Coffin has attended many conferences, mostly crime related, some as a speaker, but more recently as an author. He has met a lot of authors from Maine who write what he does. They became his mentors, especially author Kate Flora. Two years ago, he found his agent Paula Munier from the Talcott Notch Literacy Services at the local Crime Bake conference. 

Coffin is also cheered on by his wife, Karen. The police officers at the department have been very supportive, he said. 

This is not Coffin’s first sale. He has a short story that is part of two different anthologies. "Fool Proof" is in the Best New England Crime Stories 2016: Red Dawn, from www.levelbestbooks.com. And in October “Fool Proof” will be in Houghton Mifflin Harcourt's Best American Mystery Stories 2016.
Coffin is on Twitter at @Coffin_Bruce, on Facebook as Bruce Robert Coffin Author, on the web at www.brucerobertcoffin.com.

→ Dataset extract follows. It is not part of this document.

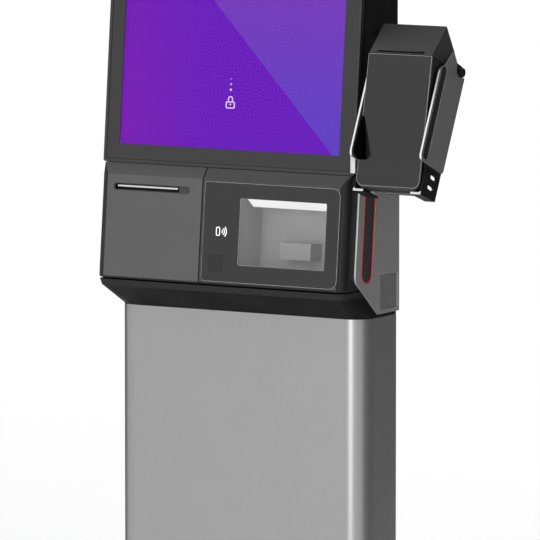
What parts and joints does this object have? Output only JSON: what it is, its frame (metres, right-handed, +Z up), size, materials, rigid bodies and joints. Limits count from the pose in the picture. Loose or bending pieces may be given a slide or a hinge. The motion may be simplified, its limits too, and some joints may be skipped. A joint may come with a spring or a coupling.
{
  "type": "self checkout kiosk",
  "caption": "Free-standing self checkout kiosk: slim pedestal, receipt printer and code scanner module, upright touch display and a tilting side cradle with a card terminal.",
  "frame": {"origin": "middle of the base mat's underside, on the floor", "axes": "+Z up, -Y towards the customer, +X towards the side that carries the card terminal"},
  "size_m": [0.4612, 0.37, 1.538],
  "materials": {
    "mat_rubber": "matt non-slip rubber",
    "platen_rubber": "fine ground rubber",
    "dark_steel": "dark grey powder coat with a fine texture",
    "supply_case": "folded plain aluminium case",
    "silver_paint": "satin silver-grey paint with a fine metallic flake",
    "grey_paint": "satin mid-grey metallic paint",
    "black_plastic": "black moulding with a fine grain",
    "black_steel": "matt black powder coat",
    "graphite_plastic": "graphite moulding with a fine grain",
    "door_plastic": "satin mid-grey moulding",
    "dark_panel": "smooth dark panel with a soft gloss",
    "display_glass": "cover glass with a printed dark border",
    "clear_window": "clear scan window",
    "screen": "lit liquid-crystal panel",
    "red_trim": "thin red trim ring",
    "bright_steel": "bright zinc-plated steel",
    "arm_casting": "light-grey cast arm",
    "white_plastic": "light-grey diffusing chamber",
    "light_bar": "lit white diffuser",
    "paper": "white thermal paper, wound",
    "circuit_board": "green solder mask"
  },
  "bodies": {
    "kiosk": {"base_mat": "mat_rubber", "base_plate": "dark_steel", "base_socket": "dark_steel", "pedestal_shell": "silver_paint", "pedestal_top_plate": "dark_steel", "rear_hinge_rod": "bright_steel", "power_supply": "supply_case", "power_inlet": "black_plastic", "lower_housing": "black_plastic", "door_hinge_pin": "bright_steel", "printer_chassis": "bright_steel", "paper_spindle": "black_plastic", "print_head": "dark_steel", "paper_cutter": "bright_steel", "scanner_frame": "graphite_plastic", "scanner_panel": "dark_panel", "scan_window": "clear_window", "scan_chamber": "white_plastic", "scan_light_bar": "light_bar", "scan_engine": "dark_steel", "contactless_antenna": "circuit_board", "speaker": "black_plastic", "skirt": "black_plastic", "side_panel_right": "grey_paint", "side_panel_left": "grey_paint", "inlay_rim_right": "red_trim", "inlay_rim_left": "red_trim", "side_inlay_right": "black_plastic", "side_inlay_left": "black_plastic", "port_cover_right": "grey_paint", "port_cover_left": "grey_paint", "display_bezel": "graphite_plastic", "display_glass": "display_glass", "lcd_panel": "screen", "display_carrier": "black_plastic", "display_housing": "graphite_plastic", "display_rear_cover": "black_plastic", "main_board": "circuit_board", "mount_plate": "arm_casting", "mount_arm": "arm_casting", "tilt_bracket": "black_steel", "hinge_rod": "black_steel"},
    "rear_door": {"rear_door": "silver_paint", "rear_lock_collar": "bright_steel"},
    "rear_lock": {"rear_lock_core": "bright_steel"},
    "rocker": {"power_rocker": "black_plastic"},
    "printer_door": {"printer_door": "door_plastic", "receipt_slot_insert": "black_plastic"},
    "platen": {"platen_roller": "platen_rubber"},
    "paper_roll": {"paper_roll": "paper"},
    "cradle": {"cradle_frame": "black_steel", "cheek_left": "grey_paint", "cheek_right": "grey_paint", "cheek_inlay_left": "black_plastic", "cheek_inlay_right": "black_plastic", "retaining_jaw": "black_plastic"},
    "terminal": {"terminal_glass": "dark_panel", "terminal_body": "black_plastic"},
    "terminal_cover": {"terminal_printer_cover": "graphite_plastic"},
    "terminal_roll": {"terminal_paper_roll": "paper"}
  },
  "joints": [
    {"name": "rear_door_hinge", "type": "hinge", "parent": "kiosk", "child": "rear_door", "pos_m": [-0.134, 0.04, 0.475], "axis": [0, 0, 1], "range_deg": [0, 110]},
    {"name": "rear_lock_turn", "type": "hinge", "parent": "rear_door", "child": "rear_lock", "pos_m": [0.116, 0.036, 0.48], "axis": [0, -1, 0], "range_deg": [0, 90]},
    {"name": "power_rocker_tilt", "type": "hinge", "parent": "kiosk", "child": "rocker", "pos_m": [-0.047, 0.033, 0.0606], "axis": [-1, 0, 0], "range_deg": [0, 14]},
    {"name": "printer_door_hinge", "type": "hinge", "parent": "kiosk", "child": "printer_door", "pos_m": [-0.088, -0.073, 0.9075], "axis": [1, 0, 0], "range_deg": [0, 75]},
    {"name": "platen_spin", "type": "hinge", "parent": "printer_door", "child": "platen", "pos_m": [-0.0937, -0.057, 0.991], "axis": [1, 0, 0], "continuous": true},
    {"name": "paper_roll_spin", "type": "hinge", "parent": "kiosk", "child": "paper_roll", "pos_m": [-0.0937, -0.012, 0.952], "axis": [1, 0, 0], "continuous": true},
    {"name": "cradle_tilt", "type": "hinge", "parent": "kiosk", "child": "cradle", "pos_m": [0.2055, -0.00367, 1.13081], "axis": [-1, 0, 0], "range_deg": [0, 15]},
    {"name": "terminal_lift", "type": "slide", "parent": "cradle", "child": "terminal", "axis": [0, 0.4226, 0.9063], "range_m": [0, 0.16]},
    {"name": "terminal_cover_hinge", "type": "hinge", "parent": "terminal", "child": "terminal_cover", "pos_m": [0.2055, -0.00863, 1.15023], "axis": [-1, 0, 0], "range_deg": [0, 70]},
    {"name": "terminal_roll_spin", "type": "hinge", "parent": "terminal", "child": "terminal_roll", "pos_m": [0.2055, -0.02848, 1.14459], "axis": [1, 0, 0], "continuous": true}
  ],
  "couplings": [
    {"joint": "platen_spin", "follows": "paper_roll_spin", "ratio": -6.3333}
  ]
}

THE REAPING by Bruce Coffin 
For weary 20-year veteran and second generation Portland cop Detective Sergeant John Byron, every day on the job is another day in hell. But it’s a fresh hell when two retired cops—his late father’s colleagues—are found murdered, and Byron realizes that he may not have known his father at all. He ties the murders to an old case, an armed robbery that left three suspects and one officer dead—and $1.4 million missing. To solve the crimes and stop the killings, Byron must question everything he thought he knew about both his father’s suicide and the department for which he now works. And the closer he gets to the truth, the greater the danger for him and his fellow officers.